Analyzing Modern NVIDIA GPU cores

Rodrigo Huerta ,

Mojtaba Abaie Shoushtary ,

José-Lorenzo Cruz ,

Antonio González

论文信息在线阅读PDF

摘要 Abstract

GPU是加速高性能计算（HPC）工作负载（如人工智能和科学模拟）的最流行平台。然而，大多数学术界的微体系结构研究依赖于基于超过15年历史架构的GPU核心流水线设计。本文对现代NVIDIA GPU核心进行逆向工程，揭示了其设计中的许多关键方面，并解释了GPU如何利用硬件-编译器技术，在执行过程中由编译器指导硬件。特别是，它揭示了指令调度逻辑的工作原理，包括指令调度器的调度策略、寄存器文件及其相关缓存的结构，以及内存流水线的多个特性。此外，它分析了一个基于流缓冲区的简单指令预取器如何很好地适应现代NVIDIA GPU并可能被采用。进一步地，我们研究了寄存器文件缓存以及读取端口数量对模拟准确性和性能的影响。通过建模这些新发现的微体系结构细节，我们在执行周期上的平均绝对百分比误差（MAPE）比先前最先进的模拟器降低了18.24%，相对于真实硬件（NVIDIA RTX A6000）的平均MAPE为13.98%。此外，我们证明了这个新模型适用于其他NVIDIA架构，例如Turing。最后，我们展示了现代NVIDIA GPU中包含的基于软件的依赖管理机制在性能和面积方面优于基于记分板的硬件机制。
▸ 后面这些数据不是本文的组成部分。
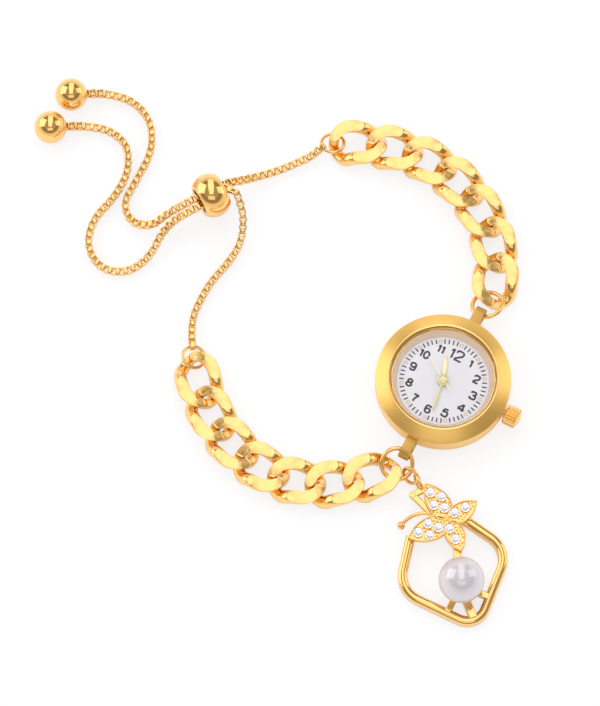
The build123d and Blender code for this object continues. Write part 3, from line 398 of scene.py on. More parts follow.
def flat(corner: Pair | Vector) -> Vector:
    """Puts a flat outline's corner in space.

    Args:
        corner: Its two parts, or a vector.

    Returns:
        The corner, with its third part 0.
    """
    return Vector((corner[0], corner[1], 0))


def arc(middle: Pair, radii: Pair, start: float, end: float, steps: int) -> Outline:
    """Draws an arc of an ellipse.

    Args:
        middle: The ellipse's middle.
        radii: Half its width and half its height.
        start: The angle of the first point, in degrees from +X towards +Y.
        end: The angle of the last point.
        steps: Points, less one.

    Returns:
        The points.
    """
    turns = [math.radians(start + (end - start) * step / steps) for step in range(steps + 1)]
    return [Vector((middle[0] + radii[0] * math.cos(turn), middle[1] + radii[1] * math.sin(turn), 0))
            for turn in turns]


def circle(radius: float, count: int) -> Outline:
    """Draws a circle about the origin.

    Args:
        radius: Its radius.
        count: How many points.

    Returns:
        The points, anticlockwise from +X.
    """
    return arc((0, 0), (radius, radius), 0, 360, count)[:-1]


def dome(radius: float, base: float, rise: float, steps: int) -> Outline:
    """Draws the profile of a turned piece's domed top.

    Args:
        radius: The dome's radius.
        base: The height of its rim.
        rise: How far its middle stands above the rim.
        steps: Points, less one.

    Returns:
        The points, from the rim to the axis.
    """
    shares = [1 - step / steps for step in range(steps + 1)]
    return [Vector((radius * share, base + rise * (1 - share ** 2), 0)) for share in shares]


def bend(start: Vector, corner: Vector, end: Vector, steps: int) -> list[Vector]:
    """Draws a smooth bend that heads for a corner and leaves it for its end.

    Args:
        start: Its first point.
        corner: The corner that it cuts.
        end: Its last point.
        steps: Points, less one.

    Returns:
        The points.
    """
    shares = [step / steps for step in range(steps + 1)]
    return [start.lerp(corner, share).lerp(corner.lerp(end, share), share) for share in shares]


def rounded(corners: list, radius: float, steps: int = 3, closed: bool = True) -> Outline:
    """Rounds the corners of a flat outline.

    Args:
        corners: The outline's corners.
        radius: How far from a corner its curve starts, at most.
        steps: Points in each curve, less one.
        closed: The last corner joins the first.

    Returns:
        The rounded outline.
    """
    places = [flat(corner) for corner in corners]
    outline = []
    for number, here in enumerate(places):
        if not closed and number in (0, len(places) - 1):
            outline.append(here)
            continue
        back = places[number - 1] - here
        ahead = places[(number + 1) % len(places)] - here
        start = here + back.normalized() * min(radius, back.length / 2)
        end = here + ahead.normalized() * min(radius, ahead.length / 2)
        outline += bend(start, here, end, steps)
    return outline


# Mesh tools


def grid(rows: int, columns: int, round_rows: bool = False, round_columns: bool = True) -> list[Face]:
    """Faces of a grid of points, row after row.

    Args:
        rows: How many rows of points.
        columns: How many points in a row.
        round_rows: The last row joins the first.
        round_columns: The last point of a row joins its first.

    Returns:
        Four-sided faces.
    """
    faces = []
    for row in range(rows if round_rows else rows - 1):
        low, high = row * columns, (row + 1) % rows * columns
        for column in range(columns if round_columns else columns - 1):
            after = (column + 1) % columns
            faces.append((low + column, low + after, high + after, high + column))
    return faces


@dataclass
class Heap:
    """The points and faces of a mesh that grows part by part."""

    points: list[Vector] = field(default_factory=list)
    faces: list[Face] = field(default_factory=list)

    def add(self, points: list[Vector], faces: list[Face]) -> None:
        """Adds one part.

        Args:
            points: Its points.
            faces: Its faces, by the numbers of its own points.
        """
        first = len(self.points)
        self.points += points
        self.faces += [tuple(first + corner for corner in face) for face in faces]

    def piece(self, name: str, finish: Finish, sharp: float = 38.0) -> Piece:
        """Makes a piece of all parts.

        Args:
            name: Its name.
            finish: Its surface.
            sharp: Edges that turn by more than this many degrees stay sharp.

        Returns:
            The piece.
        """
        return shape(name, self.points, self.faces, finish, sharp)


def new_object(name: str, data: bpy.types.ID) -> Piece:
    """Makes an object in the scene.

    Args:
        name: Its name.
        data: Its mesh, lamp or camera.

    Returns:
        The object.
    """
    made = bpy.data.objects.new(name, data)
    bpy.context.scene.collection.objects.link(made)
    return made


def finished(name: str, built: bmesh.types.BMesh, finish: Finish, sharp: float) -> Piece:
    """Makes a smooth-shaded piece of a built mesh.

    Args:
        name: The piece's name.
        built: The mesh, in metres. It is used up.
        finish: The piece's surface.
        sharp: Edges that turn by more than this many degrees stay sharp.

    Returns:
        The piece.
    """
    mesh = bpy.data.meshes.new(name)
    built.to_mesh(mesh)
    built.free()
    mesh.shade_smooth()
    mesh.set_sharp_from_angle(angle=math.radians(sharp))
    mesh.materials.append(finish.material())
    return new_object(name, mesh)


def shape(name: str, points: list[Vector], faces: list[Face], finish: Finish,
          sharp: float = 38.0) -> Piece:
    """Makes a piece of points and faces.

    Args:
        name: The piece's name.
        points: Its corners.
        faces: Its faces as corner numbers.
        finish: Its surface.
        sharp: Edges that turn by more than this many degrees stay sharp.

    Returns:
        The piece.
    """
    mesh = bpy.data.meshes.new(name)
    mesh.from_pydata([point * MM for point in points], [], faces)
    built = bmesh.new()
    built.from_mesh(mesh)
    bpy.data.meshes.remove(mesh)
    bmesh.ops.remove_doubles(built, verts=built.verts, dist=1e-8)
    bmesh.ops.recalc_face_normals(built, faces=built.faces)
    return finished(name, built, finish, sharp)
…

GPUs are the most popular platform for accelerating HPC workloads, such as artificial intelligence and science simulations. However, most microarchitectural research in academia relies on GPU core pipeline designs based on architectures that are more than 15 years old. This paper reverse engineers modern NVIDIA GPU cores, unveiling many key aspects of its design and explaining how GPUs leverage hardware-compiler techniques where the compiler guides hardware during execution. In particular, it reveals how the issue logic works including the policy of the issue scheduler, the structure of the register file and its associated cache, and multiple features of the memory pipeline. Moreover, it analyses how a simple instruction prefetcher based on a stream buffer fits well with modern NVIDIA GPUs and is likely to be used. Furthermore, we investigate the impact of the register file cache and the number of register file read ports on both simulation accuracy and performance. By modeling all these new discovered microarchitectural details, we achieve 18.24% lower mean absolute percentage error (MAPE) in execution cycles than previous state-of-the-art simulators, resulting in an average of 13.98% MAPE with respect to real hardware (NVIDIA RTX A6000). Also, we demonstrate that this new model stands for other NVIDIA architectures, such as Turing. Finally, we show that the software-based dependence management mechanism included in modern NVIDIA GPUs outperforms a hardware mechanism based on scoreboards in terms of performance and area.